* _Source data_
• • • • • • •

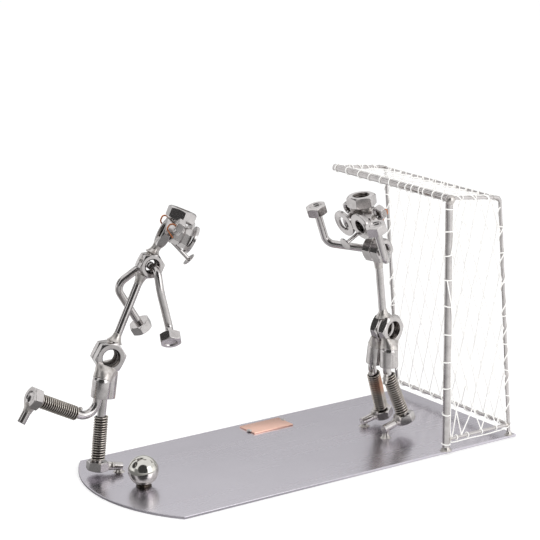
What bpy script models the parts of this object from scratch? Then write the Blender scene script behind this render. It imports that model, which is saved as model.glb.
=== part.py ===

• • • • • • •

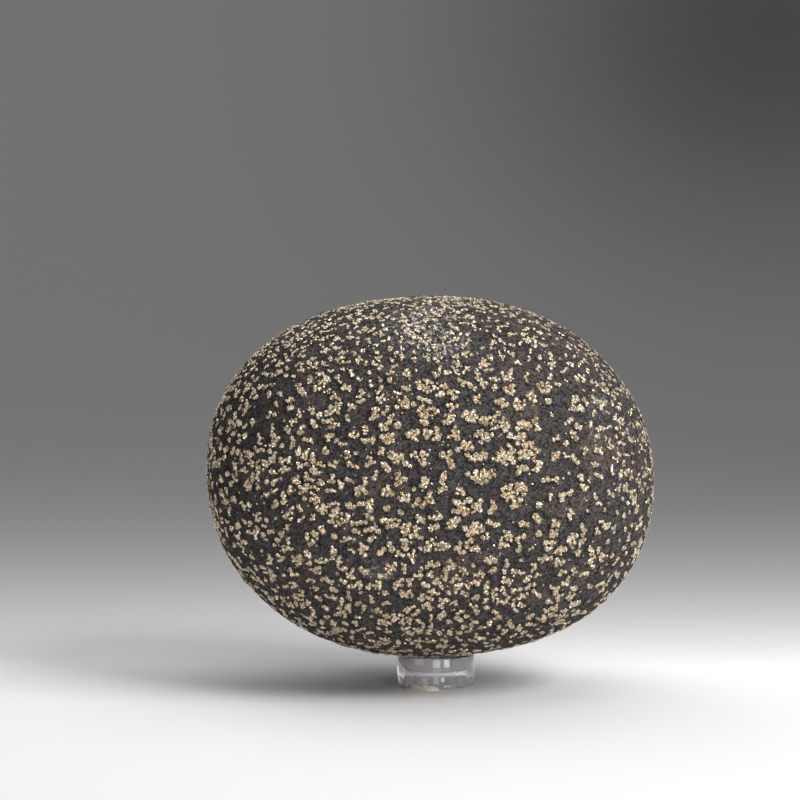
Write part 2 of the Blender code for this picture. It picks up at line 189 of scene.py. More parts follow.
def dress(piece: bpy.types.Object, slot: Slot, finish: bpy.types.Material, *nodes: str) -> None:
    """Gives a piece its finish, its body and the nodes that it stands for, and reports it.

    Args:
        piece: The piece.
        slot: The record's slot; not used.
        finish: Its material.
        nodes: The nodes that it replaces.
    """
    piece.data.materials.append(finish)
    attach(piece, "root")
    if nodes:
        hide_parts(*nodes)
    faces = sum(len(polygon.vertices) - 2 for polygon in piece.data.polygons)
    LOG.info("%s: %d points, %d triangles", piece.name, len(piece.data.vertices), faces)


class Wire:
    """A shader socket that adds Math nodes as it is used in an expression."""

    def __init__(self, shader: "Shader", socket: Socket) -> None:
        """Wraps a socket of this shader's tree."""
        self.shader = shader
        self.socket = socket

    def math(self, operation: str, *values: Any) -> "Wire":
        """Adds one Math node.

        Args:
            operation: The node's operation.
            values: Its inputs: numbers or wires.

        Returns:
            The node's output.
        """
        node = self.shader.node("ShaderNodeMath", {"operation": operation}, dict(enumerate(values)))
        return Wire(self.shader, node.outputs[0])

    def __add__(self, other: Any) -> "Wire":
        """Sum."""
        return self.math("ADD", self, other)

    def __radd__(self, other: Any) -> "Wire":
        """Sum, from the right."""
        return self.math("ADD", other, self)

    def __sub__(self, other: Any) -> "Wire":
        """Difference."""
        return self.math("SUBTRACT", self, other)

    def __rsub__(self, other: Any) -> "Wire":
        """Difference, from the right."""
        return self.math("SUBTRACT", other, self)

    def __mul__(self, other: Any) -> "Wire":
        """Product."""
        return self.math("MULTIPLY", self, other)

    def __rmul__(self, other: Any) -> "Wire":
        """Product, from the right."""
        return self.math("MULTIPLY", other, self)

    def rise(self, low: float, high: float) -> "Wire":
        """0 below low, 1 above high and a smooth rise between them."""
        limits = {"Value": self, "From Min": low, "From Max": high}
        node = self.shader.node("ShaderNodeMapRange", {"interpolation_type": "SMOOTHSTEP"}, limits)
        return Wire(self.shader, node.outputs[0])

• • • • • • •

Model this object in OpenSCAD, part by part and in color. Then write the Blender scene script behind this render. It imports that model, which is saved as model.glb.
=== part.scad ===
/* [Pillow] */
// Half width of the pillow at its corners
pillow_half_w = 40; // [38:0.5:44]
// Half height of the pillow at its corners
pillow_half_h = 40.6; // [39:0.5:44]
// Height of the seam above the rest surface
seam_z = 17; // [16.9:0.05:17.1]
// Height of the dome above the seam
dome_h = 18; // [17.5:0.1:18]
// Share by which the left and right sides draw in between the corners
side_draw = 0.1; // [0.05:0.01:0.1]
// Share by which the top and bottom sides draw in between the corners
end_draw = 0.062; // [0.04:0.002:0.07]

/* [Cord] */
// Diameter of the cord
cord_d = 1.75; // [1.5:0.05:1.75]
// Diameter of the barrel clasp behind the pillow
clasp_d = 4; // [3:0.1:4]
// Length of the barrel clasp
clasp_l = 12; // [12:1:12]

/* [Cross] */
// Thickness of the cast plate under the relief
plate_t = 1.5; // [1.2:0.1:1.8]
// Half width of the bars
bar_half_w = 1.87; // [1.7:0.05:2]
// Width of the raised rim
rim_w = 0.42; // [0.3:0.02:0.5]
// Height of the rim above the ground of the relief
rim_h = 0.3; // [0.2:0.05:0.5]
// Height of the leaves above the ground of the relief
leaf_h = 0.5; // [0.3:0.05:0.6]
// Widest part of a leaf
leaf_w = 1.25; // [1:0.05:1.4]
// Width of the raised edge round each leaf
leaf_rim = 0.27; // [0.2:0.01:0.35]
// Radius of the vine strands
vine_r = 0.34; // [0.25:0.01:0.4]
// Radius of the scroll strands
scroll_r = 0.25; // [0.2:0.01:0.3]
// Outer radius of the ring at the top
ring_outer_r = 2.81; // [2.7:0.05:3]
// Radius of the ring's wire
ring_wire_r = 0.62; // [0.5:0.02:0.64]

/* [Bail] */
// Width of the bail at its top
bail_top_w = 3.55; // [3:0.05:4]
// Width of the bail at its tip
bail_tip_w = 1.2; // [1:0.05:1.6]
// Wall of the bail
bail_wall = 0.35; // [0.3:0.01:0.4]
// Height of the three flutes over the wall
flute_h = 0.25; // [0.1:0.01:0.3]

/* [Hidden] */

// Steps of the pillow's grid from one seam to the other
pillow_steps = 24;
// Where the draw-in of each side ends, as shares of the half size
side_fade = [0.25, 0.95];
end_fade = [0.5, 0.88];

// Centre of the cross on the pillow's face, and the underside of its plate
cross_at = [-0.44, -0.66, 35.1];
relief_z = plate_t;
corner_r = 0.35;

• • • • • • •

Above are the records; from them, give again exactly the lines from the one containing "Write part 2" through the one containing "and reports it.", both included.

Write part 2 of the Blender code for this picture. It picks up at line 189 of scene.py. More parts follow.
def dress(piece: bpy.types.Object, slot: Slot, finish: bpy.types.Material, *nodes: str) -> None:
    """Gives a piece its finish, its body and the nodes that it stands for, and reports it.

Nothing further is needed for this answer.